Кстати, в том же фильме случай с Красновым представлен неким комедийным недоразумением, над которым добродушно хохочет даже Ленин. В кино все выглядит достаточно опереточно: захваченный красногвардейцами царский генерал в шикарной белой бурке, пушистой папахе, с инкрустированной драгоценными камнями шашкой, попросил солдат попрощаться с конем. Ну, кто откажет человеку в такой, а тем более, возможно, последней просьбе?
Пока солдаты цоколи языками и дивились редкостной сабле, генерал воспользовался ротозейством, вскочил на жеребца и был таким. Под тем генералом, которого сыграл любимый народом Николай Черкасов и предполагался Краснов.
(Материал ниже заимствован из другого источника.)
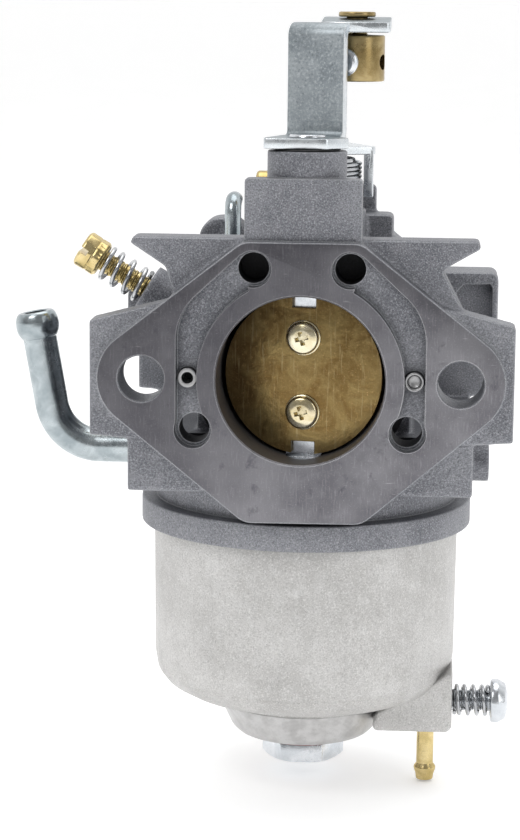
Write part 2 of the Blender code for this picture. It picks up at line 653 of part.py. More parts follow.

Однако в жизни он был человеком беспардонным не только по отношению к красным, но и крайне амбициозным по отношению к белым. Став донским атаманом и опираясь на немцев (главным образом, на их деньги), всегда и везде исполнял свою собственную игру, и многое сделал, чтобы война на юге России превратилась в жестокое братоубийственное побоище. Его непомерные амбиции с трудом утихомирили англичане и под угрозой лишения всякой помощи заставили подчиняться Верховному главнокомандующему Деникину. Но Петр Николаевич и здесь «выкобенивался» как мог. В Екатеринодар, в Ставку, «на поклон» демонстративно не поехал. Настоял, чтобы переговоры между ним и представителем Добровольческой армии генералом Драгомировым, при участии британского генерала Пуля, проходили на границе Кубани и Дона, на ржавых путях узловой станции Кущевская.